Thought and speech are forms of action. When we produce a thought that is full of anger, fear, or despair, it has an immediate effect on our health and on the health of the world. Painful thoughts can be very powerful, affecting our bodies, our minds, and the world. We should make an effort not to produce these kinds of thoughts too often. If you’ve said something that’s not worthy of you, say something else today, and that will transform everything. A positive thought will bring us physical and mental health, and it will help the world heal itself.


Dr. Martin Luther King, Jr., “Where Do We Go From Here?,” Delivered at the 11th Annual Southern Christian Leadership Conference Convention, Atlanta, GA, Aug. 16, 1967

Now a lot of us are preachers, and all of us have our moral convictions and concerns, and so often we have problems with power. But there is nothing wrong with power if power is used correctly.
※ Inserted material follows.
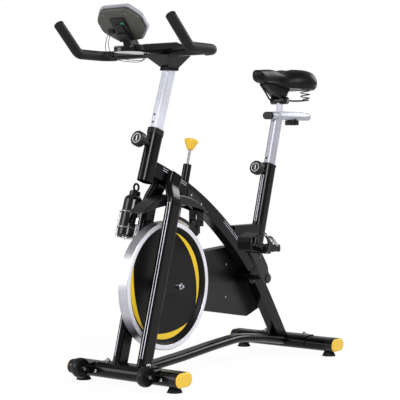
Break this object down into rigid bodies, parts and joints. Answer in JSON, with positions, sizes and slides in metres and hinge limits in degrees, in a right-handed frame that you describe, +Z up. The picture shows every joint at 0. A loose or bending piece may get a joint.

You see, what happened is that some of our philosophers got off base. And one of the great problems of history is that the concepts of love and power have usually been contrasted as opposites, polar opposites, so that love is identified with a resignation of power, and power with a denial of love. It was this misinterpretation that caused the philosopher Nietzsche, who was a philosopher of the will to power, to reject the Christian concept of love. It was this same misinterpretation which induced Christian theologians to reject Nietzsche’s philosophy of the will to power in the name of the Christian idea of love.

Now, we got to get this thing right. What is needed is a realization that power without love is reckless and abusive, and that love without power is sentimental and anemic. (Yes) Power at its best [applause], power at its best is love (Yes) implementing the demands of justice, and justice at its best is love correcting everything that stands against love. (Speak) And this is what we must see as we move on.